◆ Task to complete ◆
Single out each line with the word "FreeCAD" and copy it.

◆ Data extract ◆
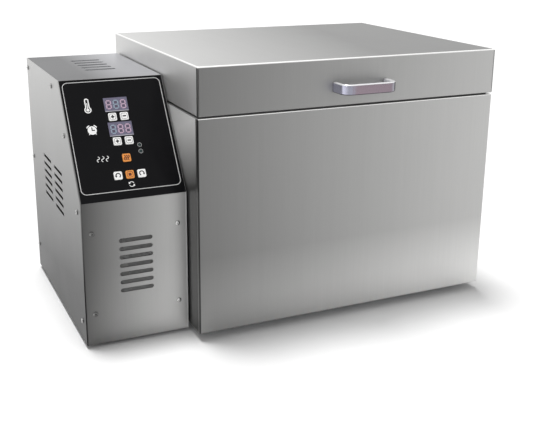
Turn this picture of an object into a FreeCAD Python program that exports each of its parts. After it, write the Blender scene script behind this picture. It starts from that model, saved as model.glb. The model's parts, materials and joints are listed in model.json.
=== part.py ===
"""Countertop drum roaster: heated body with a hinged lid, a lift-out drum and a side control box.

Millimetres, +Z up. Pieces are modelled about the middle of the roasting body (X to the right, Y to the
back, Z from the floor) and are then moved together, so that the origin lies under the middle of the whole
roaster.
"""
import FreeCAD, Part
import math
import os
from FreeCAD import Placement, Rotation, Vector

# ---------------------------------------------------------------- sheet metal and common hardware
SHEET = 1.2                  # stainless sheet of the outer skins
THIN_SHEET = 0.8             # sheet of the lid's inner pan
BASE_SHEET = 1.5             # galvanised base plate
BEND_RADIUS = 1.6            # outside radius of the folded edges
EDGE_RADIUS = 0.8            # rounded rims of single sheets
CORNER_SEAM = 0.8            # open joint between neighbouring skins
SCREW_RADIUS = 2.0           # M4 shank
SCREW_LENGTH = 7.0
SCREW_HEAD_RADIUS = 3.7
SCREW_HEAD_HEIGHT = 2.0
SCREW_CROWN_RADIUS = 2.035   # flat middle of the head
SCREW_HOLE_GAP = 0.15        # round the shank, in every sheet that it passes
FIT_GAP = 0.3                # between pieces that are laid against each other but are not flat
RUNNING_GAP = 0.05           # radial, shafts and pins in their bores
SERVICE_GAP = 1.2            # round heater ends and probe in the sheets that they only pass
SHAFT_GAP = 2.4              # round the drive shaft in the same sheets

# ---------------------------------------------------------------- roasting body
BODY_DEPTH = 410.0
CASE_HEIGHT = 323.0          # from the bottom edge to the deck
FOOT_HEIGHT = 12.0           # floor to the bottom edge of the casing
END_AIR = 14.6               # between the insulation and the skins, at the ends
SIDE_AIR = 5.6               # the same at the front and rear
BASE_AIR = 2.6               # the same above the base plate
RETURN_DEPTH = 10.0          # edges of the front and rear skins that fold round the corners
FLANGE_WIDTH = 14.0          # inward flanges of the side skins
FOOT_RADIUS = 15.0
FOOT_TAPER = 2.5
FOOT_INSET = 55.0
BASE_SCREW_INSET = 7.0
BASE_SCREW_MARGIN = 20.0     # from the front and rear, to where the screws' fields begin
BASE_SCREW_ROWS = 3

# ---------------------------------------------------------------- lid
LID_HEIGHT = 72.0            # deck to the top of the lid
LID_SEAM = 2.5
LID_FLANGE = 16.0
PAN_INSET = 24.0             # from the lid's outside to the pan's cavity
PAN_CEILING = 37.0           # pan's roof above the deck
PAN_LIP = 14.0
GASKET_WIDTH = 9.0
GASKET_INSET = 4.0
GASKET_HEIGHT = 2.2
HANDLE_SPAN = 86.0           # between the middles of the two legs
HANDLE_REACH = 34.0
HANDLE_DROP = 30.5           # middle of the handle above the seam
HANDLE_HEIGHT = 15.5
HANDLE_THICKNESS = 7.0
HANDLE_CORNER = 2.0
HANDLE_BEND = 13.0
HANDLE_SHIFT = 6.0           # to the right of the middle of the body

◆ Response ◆
Turn this picture of an object into a FreeCAD Python program that exports each of its parts. After it, write the Blender scene script behind this picture. It starts from that model, saved as model.glb. The model's parts, materials and joints are listed in model.json.
import FreeCAD, Part
from FreeCAD import Placement, Rotation, Vector